| A run of records |
_ _ _ _

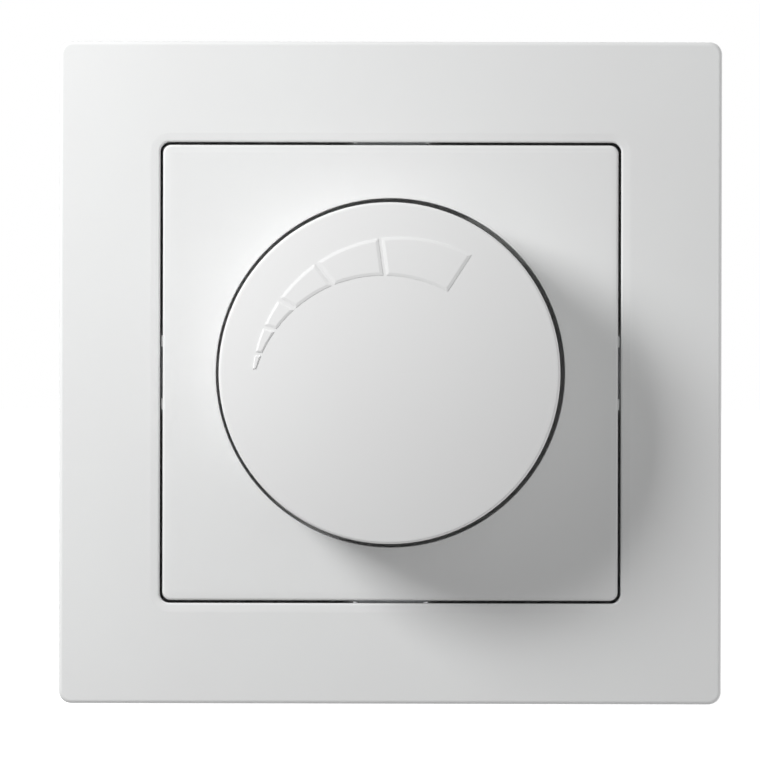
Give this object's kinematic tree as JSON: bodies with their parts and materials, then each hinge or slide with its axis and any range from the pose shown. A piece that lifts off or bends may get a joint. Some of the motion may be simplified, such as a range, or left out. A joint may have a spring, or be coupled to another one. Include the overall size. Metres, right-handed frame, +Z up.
{
  "type": "rotary wall dimmer switch",
  "caption": "Square flush wall dimmer with a push-on, turn-to-dim round knob, cover frame, centre plate and box-mounted insert.",
  "frame": {"origin": "on the knob's axis in the plane of the wall, at the middle of the support plate's back", "axes": "+X to the right seen from the front, +Y into the wall, +Z up"},
  "size_m": [0.08, 0.0484, 0.08],
  "materials": {
    "cover_plastic": "satin white moulded plastic",
    "zinc_steel": "galvanised sheet",
    "screw_steel": "passivated steel",
    "nickel_brass": "bright brass",
    "shaft_plastic": "black moulded plastic",
    "spring_steel": "bright spring steel",
    "housing_plastic": "dark grey moulded plastic",
    "terminal_plastic": "light grey moulded plastic",
    "switch_plastic": "black moulded plastic",
    "track_carbon": "laminate with a carbon track",
    "board_laminate": "green board",
    "epoxy_black": "black epoxy",
    "insulator_grey": "grey silicone pad",
    "ferrite": "dark powder core",
    "copper_wire": "enamelled copper",
    "capacitor_plastic": "yellow box capacitor",
    "trimmer_white": "white plastic",
    "varistor_coating": "blue coating",
    "resistor_coating": "beige coating",
    "diac_glass": "tinted glass body",
    "fuse_glass": "glass with metal caps"
  },
  "bodies": {
    "root": {"cover_frame": "cover_plastic", "centre_plate": "cover_plastic", "threaded_collar": "nickel_brass", "collar_nut": "nickel_brass", "support_plate": "zinc_steel", "rear_housing": "housing_plastic", "housing_screws": "screw_steel", "potentiometer_case": "switch_plastic", "resistance_track": "track_carbon", "push_switch_case": "switch_plastic", "fixed_contacts": "nickel_brass", "switch_spring": "spring_steel", "circuit_board": "board_laminate", "triac": "epoxy_black", "triac_insulator": "insulator_grey", "triac_screw": "screw_steel", "triac_nut": "screw_steel", "choke_core": "ferrite", "choke_winding": "copper_wire", "film_capacitor": "capacitor_plastic", "trimmer_base": "switch_plastic", "varistor": "varistor_coating", "resistors": "resistor_coating", "diac": "diac_glass", "fuse": "fuse_glass", "fuse_clips": "nickel_brass", "terminal_block": "terminal_plastic", "terminal_clamps": "nickel_brass", "terminal_screws": "screw_steel"},
    "wiper_rotor": {"wiper_carrier": "switch_plastic", "wiper_spring": "nickel_brass"},
    "control": {"control_shaft": "shaft_plastic", "rotary_knob": "cover_plastic", "knob_spring_clip": "spring_steel"},
    "plunger": {"switch_plunger": "switch_plastic", "contact_bridge": "nickel_brass"},
    "trimmer": {"trimmer_rotor": "trimmer_white"}
  },
  "joints": [
    {"name": "knob_turn", "type": "hinge", "parent": "root", "child": "wiper_rotor", "pos_m": [0, 0, 0], "axis": [0, 1, 0], "range_deg": [0, 270]},
    {"name": "knob_push", "type": "slide", "parent": "wiper_rotor", "child": "control", "axis": [0, 1, 0], "range_m": [0, 0.0015], "stiffness_N_per_m": 1500, "springref_m": -0.0006},
    {"name": "switch_travel", "type": "slide", "parent": "root", "child": "plunger", "axis": [0, 1, 0], "range_m": [0, 0.0015], "deforming": ["switch_spring"]},
    {"name": "trimmer_turn", "type": "hinge", "parent": "root", "child": "trimmer", "pos_m": [0.01284, 0, -0.01284], "axis": [0, 1, 0], "range_deg": [-120, 120]}
  ],
  "couplings": [
    {"joint": "switch_travel", "follows": "knob_push", "ratio": 1}
  ]
}
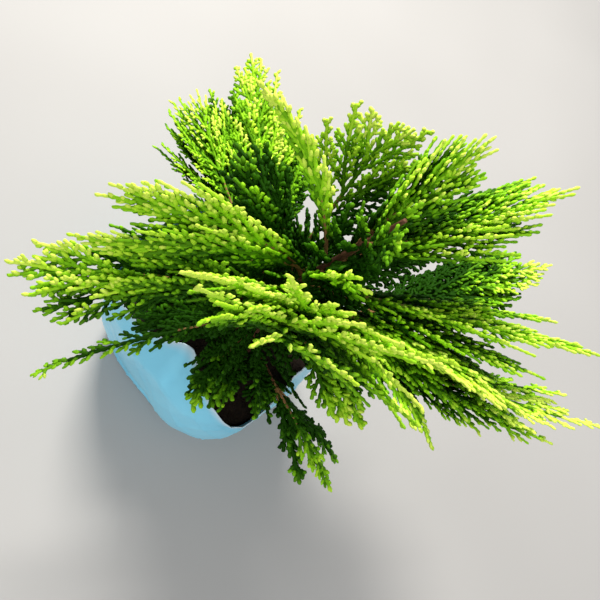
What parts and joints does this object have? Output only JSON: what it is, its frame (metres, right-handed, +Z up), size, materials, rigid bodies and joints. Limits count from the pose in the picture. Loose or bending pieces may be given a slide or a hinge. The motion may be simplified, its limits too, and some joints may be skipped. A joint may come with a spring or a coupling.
{
  "type": "potted conifer",
  "caption": "Young golden conifer in a soft blue nursery bag of soil, with a tapering leaning stem, short boughs and flat sprays of scale leaves.",
  "frame": {"origin": "middle of the bag's flat underside", "axes": "+Z up, the way the stem grows; +X towards the side where the longest sprays reach; -Y towards the collar that is folded inwards"},
  "size_m": [0.2805, 0.2394, 0.2893],
  "materials": {
    "film": "soft creased film, satin",
    "soil": "moist crumbly potting soil, matt",
    "bark": "thin reddish-brown bark, matt",
    "foliage_deep": "scale leaves, satin",
    "foliage_green": "scale leaves, satin",
    "foliage_lime": "scale leaves, satin"
  },
  "bodies": {
    "root": {"grow_bag": "film", "soil": "soil", "trunk": "bark", "bough_low_right": "bark", "bough_left": "bark", "bough_back_left": "bark", "bough_back": "bark", "bough_right_back": "bark", "bough_right": "bark", "bough_front_left": "bark", "bough_crest_front": "bark", "spray_low_right": "foliage_deep", "spray_low_front": "foliage_deep", "spray_low_left": "foliage_deep", "spray_back_low": "foliage_deep", "spray_right_low": "foliage_deep", "spray_left": "foliage_lime", "spray_left_back": "foliage_green", "spray_back_left": "foliage_green", "spray_back": "foliage_green", "spray_right_back": "foliage_green", "spray_right": "foliage_green", "spray_right_upper": "foliage_lime", "spray_right_front": "foliage_lime", "spray_right_tip": "foliage_lime", "spray_right_under": "foliage_green", "spray_front_low": "foliage_deep", "spray_front_left": "foliage_green", "spray_front_middle": "foliage_green", "spray_left_side": "foliage_green", "spray_left_arch": "foliage_lime", "spray_left_upper": "foliage_lime", "spray_crest_front": "foliage_lime", "spray_crest_middle": "foliage_lime", "spray_crest_back": "foliage_lime", "spray_top_back": "foliage_lime", "spray_top_left": "foliage_lime", "spray_top": "foliage_lime"}
  },
  "joints": []
}
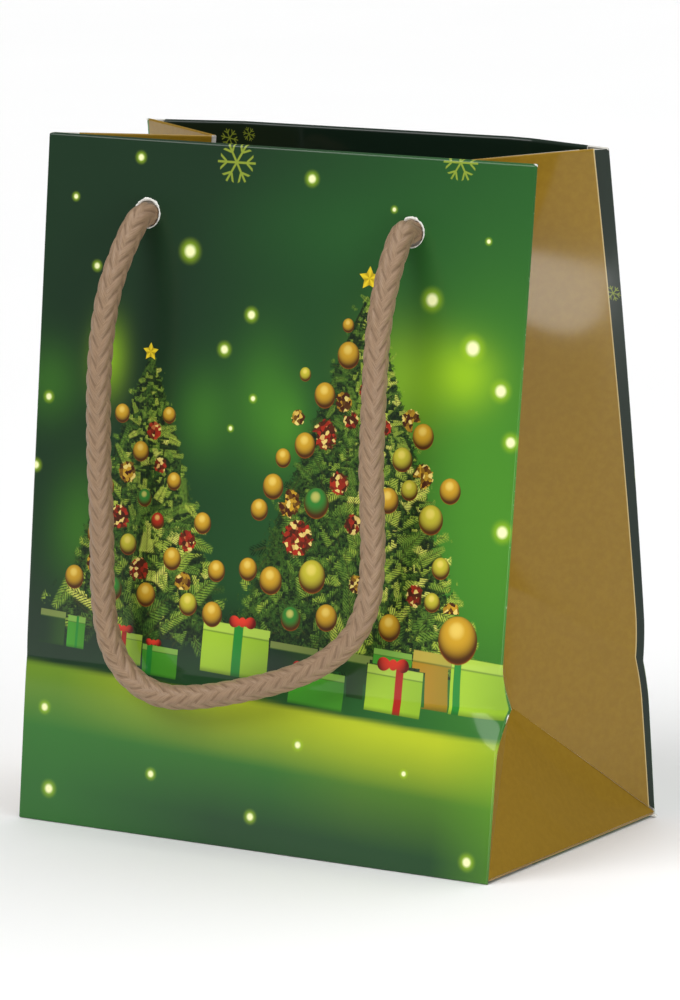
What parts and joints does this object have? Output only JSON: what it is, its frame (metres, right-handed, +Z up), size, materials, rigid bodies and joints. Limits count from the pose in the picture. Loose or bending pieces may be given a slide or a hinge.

_ _ _ _

| WHAT IS ASKED |
Restate the data above word for word.

| WRITTEN SOLUTION |
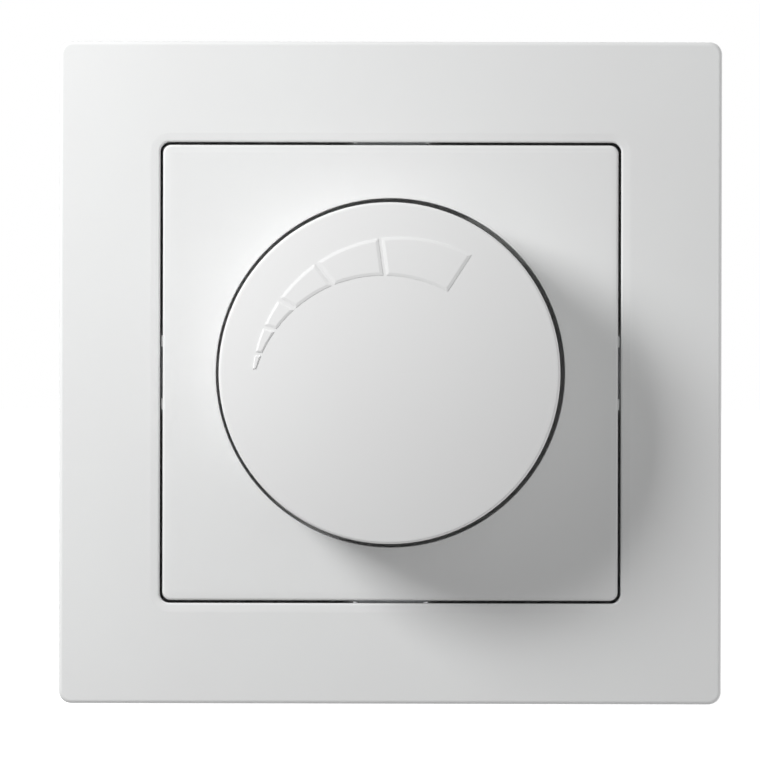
Give this object's kinematic tree as JSON: bodies with their parts and materials, then each hinge or slide with its axis and any range from the pose shown. A piece that lifts off or bends may get a joint. Some of the motion may be simplified, such as a range, or left out. A joint may have a spring, or be coupled to another one. Include the overall size. Metres, right-handed frame, +Z up.
{
  "type": "rotary wall dimmer switch",
  "caption": "Square flush wall dimmer with a push-on, turn-to-dim round knob, cover frame, centre plate and box-mounted insert.",
  "frame": {"origin": "on the knob's axis in the plane of the wall, at the middle of the support plate's back", "axes": "+X to the right seen from the front, +Y into the wall, +Z up"},
  "size_m": [0.08, 0.0484, 0.08],
  "materials": {
    "cover_plastic": "satin white moulded plastic",
    "zinc_steel": "galvanised sheet",
    "screw_steel": "passivated steel",
    "nickel_brass": "bright brass",
    "shaft_plastic": "black moulded plastic",
    "spring_steel": "bright spring steel",
    "housing_plastic": "dark grey moulded plastic",
    "terminal_plastic": "light grey moulded plastic",
    "switch_plastic": "black moulded plastic",
    "track_carbon": "laminate with a carbon track",
    "board_laminate": "green board",
    "epoxy_black": "black epoxy",
    "insulator_grey": "grey silicone pad",
    "ferrite": "dark powder core",
    "copper_wire": "enamelled copper",
    "capacitor_plastic": "yellow box capacitor",
    "trimmer_white": "white plastic",
    "varistor_coating": "blue coating",
    "resistor_coating": "beige coating",
    "diac_glass": "tinted glass body",
    "fuse_glass": "glass with metal caps"
  },
  "bodies": {
    "root": {"cover_frame": "cover_plastic", "centre_plate": "cover_plastic", "threaded_collar": "nickel_brass", "collar_nut": "nickel_brass", "support_plate": "zinc_steel", "rear_housing": "housing_plastic", "housing_screws": "screw_steel", "potentiometer_case": "switch_plastic", "resistance_track": "track_carbon", "push_switch_case": "switch_plastic", "fixed_contacts": "nickel_brass", "switch_spring": "spring_steel", "circuit_board": "board_laminate", "triac": "epoxy_black", "triac_insulator": "insulator_grey", "triac_screw": "screw_steel", "triac_nut": "screw_steel", "choke_core": "ferrite", "choke_winding": "copper_wire", "film_capacitor": "capacitor_plastic", "trimmer_base": "switch_plastic", "varistor": "varistor_coating", "resistors": "resistor_coating", "diac": "diac_glass", "fuse": "fuse_glass", "fuse_clips": "nickel_brass", "terminal_block": "terminal_plastic", "terminal_clamps": "nickel_brass", "terminal_screws": "screw_steel"},
    "wiper_rotor": {"wiper_carrier": "switch_plastic", "wiper_spring": "nickel_brass"},
    "control": {"control_shaft": "shaft_plastic", "rotary_knob": "cover_plastic", "knob_spring_clip": "spring_steel"},
    "plunger": {"switch_plunger": "switch_plastic", "contact_bridge": "nickel_brass"},
    "trimmer": {"trimmer_rotor": "trimmer_white"}
  },
  "joints": [
    {"name": "knob_turn", "type": "hinge", "parent": "root", "child": "wiper_rotor", "pos_m": [0, 0, 0], "axis": [0, 1, 0], "range_deg": [0, 270]},
    {"name": "knob_push", "type": "slide", "parent": "wiper_rotor", "child": "control", "axis": [0, 1, 0], "range_m": [0, 0.0015], "stiffness_N_per_m": 1500, "springref_m": -0.0006},
    {"name": "switch_travel", "type": "slide", "parent": "root", "child": "plunger", "axis": [0, 1, 0], "range_m": [0, 0.0015], "deforming": ["switch_spring"]},
    {"name": "trimmer_turn", "type": "hinge", "parent": "root", "child": "trimmer", "pos_m": [0.01284, 0, -0.01284], "axis": [0, 1, 0], "range_deg": [-120, 120]}
  ],
  "couplings": [
    {"joint": "switch_travel", "follows": "knob_push", "ratio": 1}
  ]
}
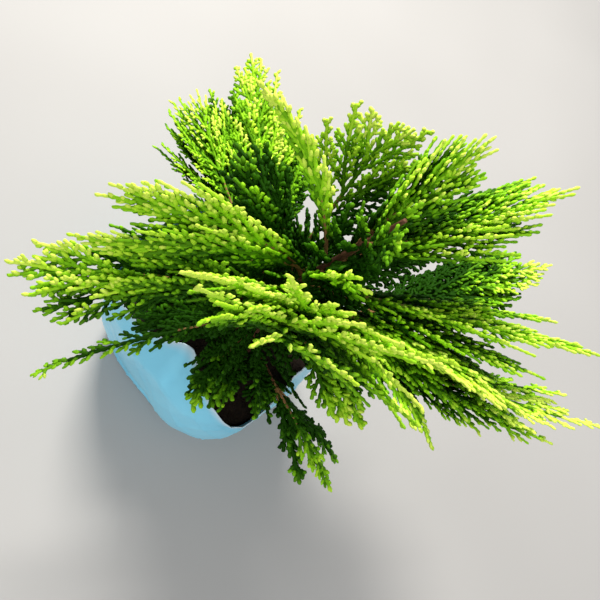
What parts and joints does this object have? Output only JSON: what it is, its frame (metres, right-handed, +Z up), size, materials, rigid bodies and joints. Limits count from the pose in the picture. Loose or bending pieces may be given a slide or a hinge. The motion may be simplified, its limits too, and some joints may be skipped. A joint may come with a spring or a coupling.
{
  "type": "potted conifer",
  "caption": "Young golden conifer in a soft blue nursery bag of soil, with a tapering leaning stem, short boughs and flat sprays of scale leaves.",
  "frame": {"origin": "middle of the bag's flat underside", "axes": "+Z up, the way the stem grows; +X towards the side where the longest sprays reach; -Y towards the collar that is folded inwards"},
  "size_m": [0.2805, 0.2394, 0.2893],
  "materials": {
    "film": "soft creased film, satin",
    "soil": "moist crumbly potting soil, matt",
    "bark": "thin reddish-brown bark, matt",
    "foliage_deep": "scale leaves, satin",
    "foliage_green": "scale leaves, satin",
    "foliage_lime": "scale leaves, satin"
  },
  "bodies": {
    "root": {"grow_bag": "film", "soil": "soil", "trunk": "bark", "bough_low_right": "bark", "bough_left": "bark", "bough_back_left": "bark", "bough_back": "bark", "bough_right_back": "bark", "bough_right": "bark", "bough_front_left": "bark", "bough_crest_front": "bark", "spray_low_right": "foliage_deep", "spray_low_front": "foliage_deep", "spray_low_left": "foliage_deep", "spray_back_low": "foliage_deep", "spray_right_low": "foliage_deep", "spray_left": "foliage_lime", "spray_left_back": "foliage_green", "spray_back_left": "foliage_green", "spray_back": "foliage_green", "spray_right_back": "foliage_green", "spray_right": "foliage_green", "spray_right_upper": "foliage_lime", "spray_right_front": "foliage_lime", "spray_right_tip": "foliage_lime", "spray_right_under": "foliage_green", "spray_front_low": "foliage_deep", "spray_front_left": "foliage_green", "spray_front_middle": "foliage_green", "spray_left_side": "foliage_green", "spray_left_arch": "foliage_lime", "spray_left_upper": "foliage_lime", "spray_crest_front": "foliage_lime", "spray_crest_middle": "foliage_lime", "spray_crest_back": "foliage_lime", "spray_top_back": "foliage_lime", "spray_top_left": "foliage_lime", "spray_top": "foliage_lime"}
  },
  "joints": []
}
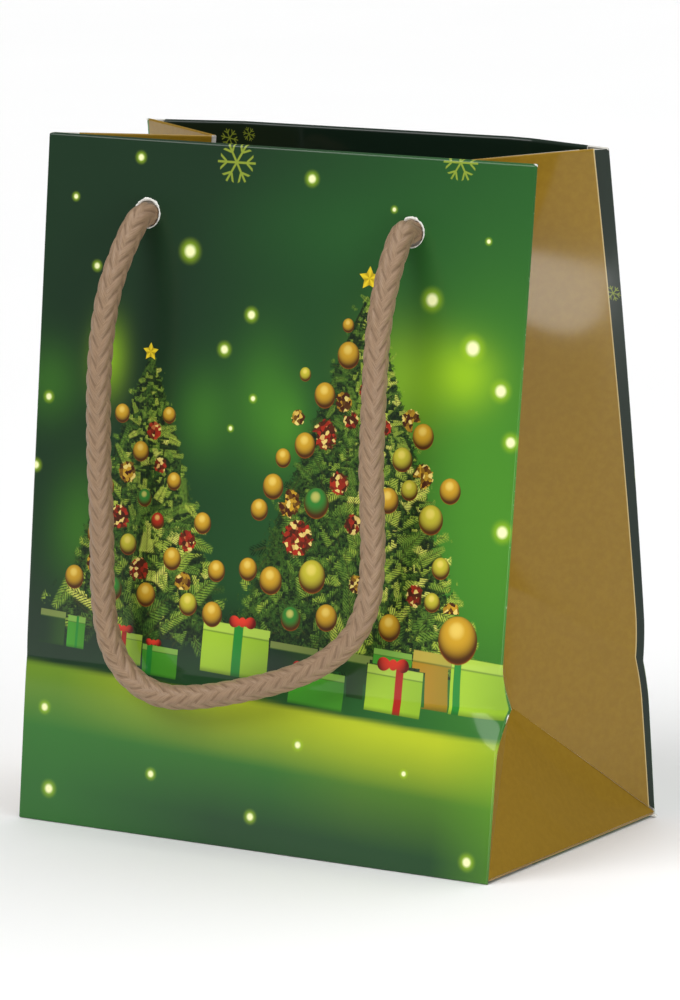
What parts and joints does this object have? Output only JSON: what it is, its frame (metres, right-handed, +Z up), size, materials, rigid bodies and joints. Limits count from the pose in the picture. Loose or bending pieces may be given a slide or a hinge.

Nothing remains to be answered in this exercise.